Matthew Gnezda
Andrea Gnezda
Mr. Thomas
U.S. History, Period 5
15 May 2005
Matthew Gnezda Interview
Q: What country were you in during the war and when did it begin?
A: I still remember the very beginning of the start of the war in Slovenia, Yugoslavia as it was on Palm Sunday April of 1941.
Q: What were you doing as the war began?
A: We could hear the Luftwaffe bombing the radio stations and I remember my father telling us all to get in the house and stay inside. The bombing went on for hours and it was clear to everyone in my family that this would not end in a good way.
Q: What were your thoughts about the war when it first began?
A: I can’t really remember how I felt when all this started but I think everyone deals with what they have to and I was no different. You can only hope and pray that this would end soon and we could all go back to living our lives as they were intended. You learn that life is not always a happy place but often times it requires us to be diligent and persistent in times of despair and when hope seems forlorn. You ask of yourself to be strong and pray that God gives you that strength to overcome everything that is about to come.
Q:Did those opinions change after the war? If so, what were your new thoughts after the war?
A: You ask me what my thoughts were after the war? Unlike people living in the United States when the war ended it truly ended for most but for me it really was just beginning. For many people FDR and Churchill were great leaders helping to free the world from Nazi and Japanese oppression. That may very well have been the case but really all they did was exchange one totalitarian regime for another. Appeasement begets more of the same; in this case appeasing Stalin at Yalta only meant death for millions of Eastern Europeans. Whatever could not be assimilated by the communists was destroyed by the communists. Thousands of repatriated soldiers who were sent back from England after the war were slaughtered by the communists in an effort to control the militaries in Eastern Europe. The Nazi’s waged war in Europe for six years the Communists waged war for half a century. If anything should have been learned from the war it is that it is better to kill one or ten or even a hundred than it is for that one or those ten or hundred to kill hundreds, thousands or millions.Unfortunately, we have learned little since then as millions of lives today are lost to the recklessness of a few. I t would be hard to separate world war II from the war that was waged in the years that followed, as I said the war never ended the enemy just changed uniforms. My service ended 1949 when machine gun fire caught me in several places, fortunately the good Lord and his Mother made sure I would survive.
Q: How did the war affect you personally?
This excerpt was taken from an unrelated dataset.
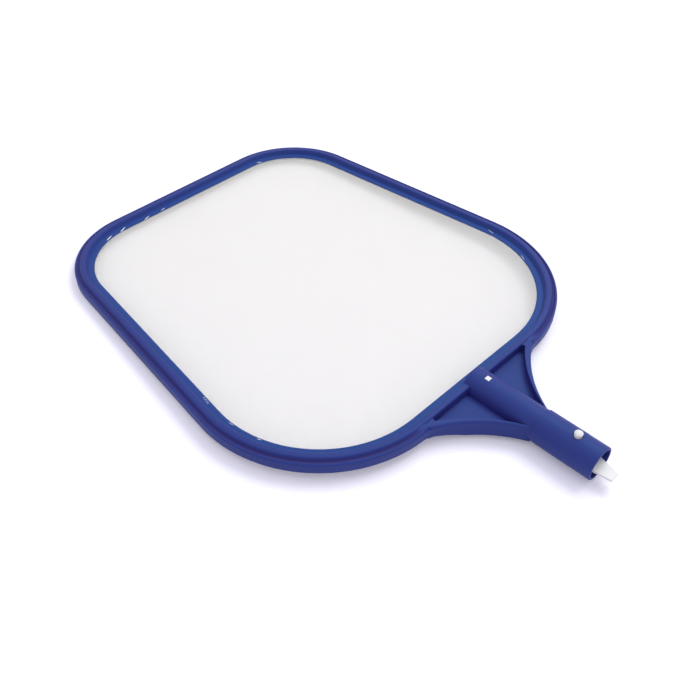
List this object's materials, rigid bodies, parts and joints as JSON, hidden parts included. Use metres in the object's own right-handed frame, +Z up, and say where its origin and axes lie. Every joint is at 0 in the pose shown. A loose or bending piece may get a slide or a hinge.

A: My father had a farm about seventy acres or so and the people in the villages around us were farmers for the most part as well. I would spend much of my time working on the farm, as did most children at that time, Helping out was just part of growing up, with nine other brothers and sisters was also something at the time that was not unusual, large families were very much apart of the culture, unlike today. School was important and my parents saw to it that we all receive an education. War changes all that and what is most devastating is the loss of life. Towns, cities, buildings can all be rebuilt but families and human tragedies are seldom remedied. My family was entirely broken apart by the war I lost my oldest brother Frank. He was killed by the German army because he did not want to serve as a soldier for the Germans because he did not agree with their penchant for destruction. My Uncle John, who was a priest, was sent to a concentration camp as the Germans were opposed to any religious clergy practicing their religion. There seems to be always such an emphasis on the extermination of the Jews in Europe while we seem to think that other religions and religious went untouched buy the Nazi’s. I can assure you that was not the case, the persecution and purging of all religion and religious was a practice widely carried out throughout Europe.
Q: How old were you when the war began?
A: I was born in 1924 so I was 17 years old when war broke out. I too was drafted by the German Army. I spent months training under the Germans before I too left them. I was extremely scared for my family, after leaving so abruptly, and knew they would come searching for me, so I could never really go home. I stayed in the woods for months before joining the white army. The tragedy of the war for me did not end when the war ended to be honest there was no choice between the lesser of evils when it came to the Nazi’s or communists. The communists killed my father and I was soon fighting another war, nothing changed. When the Nazis took Yugoslavia I remember the tens of miles of columns of soldiers and equipment the Germans war machine brought with it, it was impressive to say the least in terms of sheer numbers. When the communists took over I can remember the tens of miles of equipment and machinery leaving the country taking everything leaving nothing. The war really never ended it just went from bad to worse. As the war ended my service did not as I worked for the United States in branch of service known as the OSS.
Q: When did you arrive in the United States?
A: I arrived in the United States in September of 1949. I was escorted from the ship and stayed with my aunt and uncle in Gowanda, New York. Within a few days of my arrival here I got my first job at tannery, needless to say that job was not for me and within a few months I made my way to Cleveland. It is here that I met the love of my life, my wife and your grandmother.